7 thoughts on “Matricide by the third wave?

  1. The article linked to indicates Rebecca Walker’s reaction is not primarily to her mother’s writing, but to how her mother treated her and treats her. Alice Walker really sounds like a dreadful woman – is the article a fair description of her, does anyone know?

  2. I’ve been worrying for a while that, with respect to the space of sexual possibilities for young women and it reigning norms, there’s a new “generation gap” — one that feminist philosophers of my (older) generation, at least, are for the most part ignoring. The full-blown version of my most comprehensive writing on this subject will appear in Charlotte Witt’s soon-forthcoming collection of essays called Feminist Metaphysics (which, by the way, contains some amazing work by Sally Haslanger, Linda Alcoff, Marilyn Frye, and many other feminist philosophers, established and up-and-coming). But my view on this subject is still a work in progress, and I’d be happy to send a talk version to anyone who’s interested in reading or, even better, helping me with it!

  3. Thanks, Nancy! I finally put the link to our posts on your work into my comment (#1 above). I’m assuming people can find your email address on your page at Tufts.

  4. Tina, about Alice Walker: I think we need to realize that this is one view, that of someone who appears to hate her. I can see gaps where another interpretation is possible.

    I’m very short of time. Let me add that AW may have been trying to pull together an exceptionally difficult life; I can remember having a child about the same time, and there were almost no models one could follow. It all seemed chaotic to me.

  5. I found Astrid Henry’s book, “Not My Mother’s Sister: Generational Conflict and Third Wave Feminism” to be an interesting read on this topic.
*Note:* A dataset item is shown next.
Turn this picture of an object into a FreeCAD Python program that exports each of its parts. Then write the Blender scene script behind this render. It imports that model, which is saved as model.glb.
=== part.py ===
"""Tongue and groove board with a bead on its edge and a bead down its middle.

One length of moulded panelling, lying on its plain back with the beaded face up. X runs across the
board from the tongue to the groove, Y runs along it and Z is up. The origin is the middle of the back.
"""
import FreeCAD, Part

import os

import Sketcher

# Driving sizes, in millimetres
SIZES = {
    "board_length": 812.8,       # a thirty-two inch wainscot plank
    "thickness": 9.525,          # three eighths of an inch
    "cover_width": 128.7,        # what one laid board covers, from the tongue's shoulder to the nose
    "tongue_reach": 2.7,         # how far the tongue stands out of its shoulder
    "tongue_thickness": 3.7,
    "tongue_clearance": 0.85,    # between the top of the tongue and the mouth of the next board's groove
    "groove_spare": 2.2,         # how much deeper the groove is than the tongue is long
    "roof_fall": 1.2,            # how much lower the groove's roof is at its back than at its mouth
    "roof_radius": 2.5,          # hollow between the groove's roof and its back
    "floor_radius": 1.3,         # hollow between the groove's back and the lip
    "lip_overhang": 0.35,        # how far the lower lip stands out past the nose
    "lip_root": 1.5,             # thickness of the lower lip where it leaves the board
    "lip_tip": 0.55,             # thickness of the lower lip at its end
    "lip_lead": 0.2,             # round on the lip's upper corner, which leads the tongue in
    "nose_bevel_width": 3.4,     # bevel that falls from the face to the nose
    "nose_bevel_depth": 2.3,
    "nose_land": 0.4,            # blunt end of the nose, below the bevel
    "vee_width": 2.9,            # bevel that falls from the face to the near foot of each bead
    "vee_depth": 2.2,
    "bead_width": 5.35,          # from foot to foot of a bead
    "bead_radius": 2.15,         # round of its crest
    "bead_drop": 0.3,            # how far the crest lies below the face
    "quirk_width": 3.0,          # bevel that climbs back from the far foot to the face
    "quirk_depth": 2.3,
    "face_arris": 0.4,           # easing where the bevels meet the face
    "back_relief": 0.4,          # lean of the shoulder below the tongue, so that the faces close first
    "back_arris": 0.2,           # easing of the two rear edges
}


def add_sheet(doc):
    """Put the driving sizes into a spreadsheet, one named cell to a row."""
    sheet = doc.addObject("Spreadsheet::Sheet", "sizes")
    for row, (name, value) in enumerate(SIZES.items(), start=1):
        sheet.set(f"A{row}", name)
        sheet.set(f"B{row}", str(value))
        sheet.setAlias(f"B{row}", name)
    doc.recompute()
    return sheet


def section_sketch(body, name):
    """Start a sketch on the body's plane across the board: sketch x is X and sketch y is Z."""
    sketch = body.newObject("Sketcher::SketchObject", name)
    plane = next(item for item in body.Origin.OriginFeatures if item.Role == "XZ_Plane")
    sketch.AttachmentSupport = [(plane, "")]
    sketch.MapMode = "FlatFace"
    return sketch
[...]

  6. I feel the need to preface any remarks on these matters with concern for not using/abusing false dichotomies. Nonetheless, I venture to contend that a good deal of what passes today for third wave feminism seems to my possibly narrow mind to serve the social function of rationalizing the internalization of the latest (and many of the oldest, which are still around) forms of harmful gender stereotypes. Many accounts of what distinguishes the third from the second wave seem to me simply to reproduce (through ignorance or otherwise) many of the main and most important elements of second wave feminism, combined with alleged elements that seem to rationalize harmful gender stereotypes so that ‘feminists can have their MTV’ (which is one of my dated ways of wording the contention).
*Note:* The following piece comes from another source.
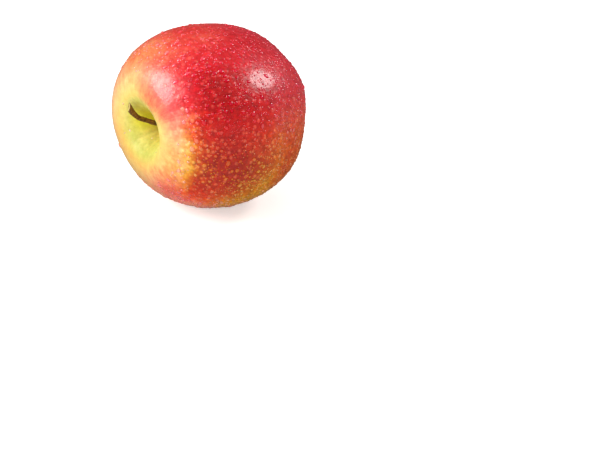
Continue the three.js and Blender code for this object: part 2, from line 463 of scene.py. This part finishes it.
LUMPS = (  # (wavelengths per belly radius, height)
    (1.3, 0.35 * MM),
    (4.0, 0.10 * MM),
)
CAVITY_FOLD = 0.5 * MM
CAVITY_REACH = (0.34, 0.16)  # from the core's line, in belly radii: where the folds start and are full
FOLDS_ROUND, FOLDS_PLACE = 3, 4.0  # how many there are, and which part of the noise they are cut from
STEADY_BELOW = 4 * MM  # the skin moves less, the nearer the floor it is


def grow_unevenly(mesh):
    """Moves the smooth skin by fractions of a millimetre, as it grows, but not where it rests."""
    places = [v.co.copy() for v in mesh.vertices]
    normals = [v.normal.copy() for v in mesh.vertices]
    for vertex, place, normal in zip(mesh.vertices, places, normals):
        p = TO_CORE @ place
        around = math.atan2(p.y, p.x)
        lift = sum(height * noise.noise(p * scale) for scale, height in LUMPS)
        in_cavity = smooth(math.hypot(p.x, p.y), *CAVITY_REACH) * (p.z > 0)
        fold = Vector((math.cos(around) * FOLDS_ROUND, math.sin(around) * FOLDS_ROUND, FOLDS_PLACE))
        lift += in_cavity * CAVITY_FOLD * noise.noise(fold)
        vertex.co = place + normal * lift * smooth(place.z, 0, STEADY_BELOW)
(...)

    Catharine MacKinnon is one of my greatest moral heroes, along with many others such as Sandra Bartky and Alison Jaggar. Of course, like all pioneering and great work/movements, we make progress both by keeping what works and by making modifications/innovations as people develop improvements. My narrow mind just continues not to see the need for much more than (or substantially different from) the kinds of hard work (past, present and future) done by second wave feminists.

    On the other hand, there are problems such as the ‘Nanny Question’ in Feminism discussed (along with many others) by Joan C. Tronto and the excellent work by Uma Narayan (to name quickly just two representative examples). However, this work seems to be part of the larger project in the past 10-30 years of realizing more and more how much we need to apply all of our ethical/political concerns, principles, and theories (not just those involving feminism) at global and more inclusive levels (as opposed to the traditional levels that roughly assumed application to certain groups within certain boundaries, such as national ones), It seems as though the main and most important tenets of the second wave contain the requisite principles, commitments, and theories for this global and more inclusive application for which most all theories of ethics and justice require overhauling. Ann Cudd and Martha Nussbaum, for instance, certainly and wonderfully work in this direction (though perhaps not as far as many would like).

    I would like to say that we might be better off without these distinctions (between the second and the third waves) and whatever polemics come with them. However, in my humble opinion, the best work by third wavers involves continuing, improving, extending, and more appropriately applying the best work by second wavers – while subtracting the concerns about the third wave briefly and roughly expressed above. One alleged problem here is that such “subtracting” seems to amount to an updated version of the unfortunate work that second wave feminism needed to work toward if not accomplish in the first place (that is, very roughly trying to convince certain third wavers to transcend various forms of sexist false consciousness). The problem is that this alleged subtraction problem brings me back to the ideas with which my comment here began.